I’m so grateful to be able to generate a thought process like that. We are in desperate need of his generation to make the world a better place. Kinder, more compassionate. More empathy for all living creatures with whom we co-exist on this planet and learn to become better stewards of our oceans and the air we all breathe.
He’s so adorably exuberantly awkward in his joie de vivre. But me? I’m beyond exhausted with so much to be grateful for this Thanksgiving.
Rain of any kind in SoCal is something to be grateful for because for a brief moment, we can enjoy green and lush hills and gardens.
Now that we’re back to sunshiny blue skies again, I took pics of the lawn ‘cos it’ll never look this velvety smooth again.
Even though I have the flu or some version of it in spite of a flu shot, no way would I miss spending an entire day working in the garden. Dirty hands, twigs in my hair, muddy shoes. HEAVENLY.
But I wasn’t alone.
This happy gangsta butterfly not only followed me everywhere I was, but sat on my head for a few marvelous seconds, too! It’s too bad I couldn’t snap a pic but it was impossible, so you’ll have to trust me. Fluttering and flapping wings all around my face and head. And listen to the birds! So much joy.

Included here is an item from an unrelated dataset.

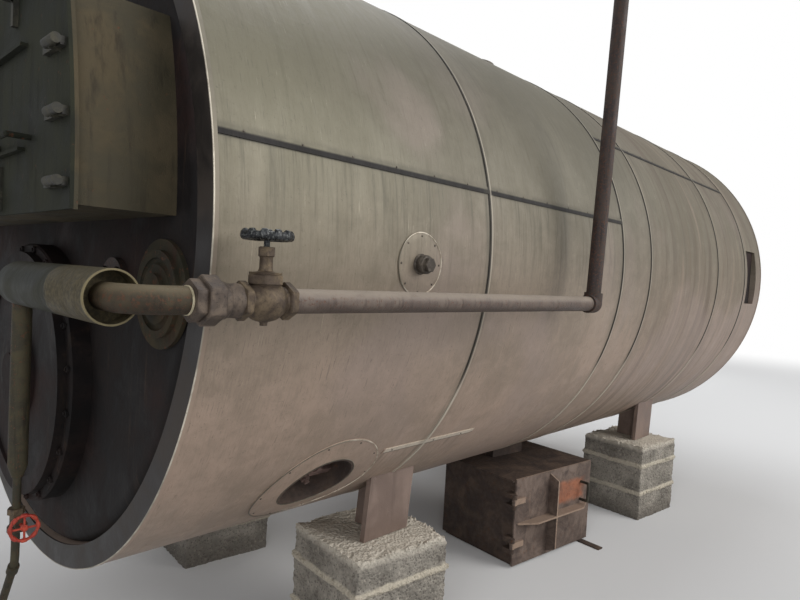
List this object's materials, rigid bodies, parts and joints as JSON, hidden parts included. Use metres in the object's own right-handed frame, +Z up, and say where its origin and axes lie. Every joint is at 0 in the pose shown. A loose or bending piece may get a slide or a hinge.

Was there a message or a lesson the butterfly was attempting to convey? Or maybe just a shared joie de vivre?
We can coexist in peace, my friendly Mourning Cloak butterfly.
Yes, s/he was upside down or maybe I was upside down? It’s all in your perspective. Totally LOVING the apple blossoms.
Knowing that our rains are brief, all the plants put their best foot forward. The rosemary is a riot of blue flowers and bees.
Bees, so many bees!
Happy all planets direct and Super Blood Wolf Moon eclipse tonight!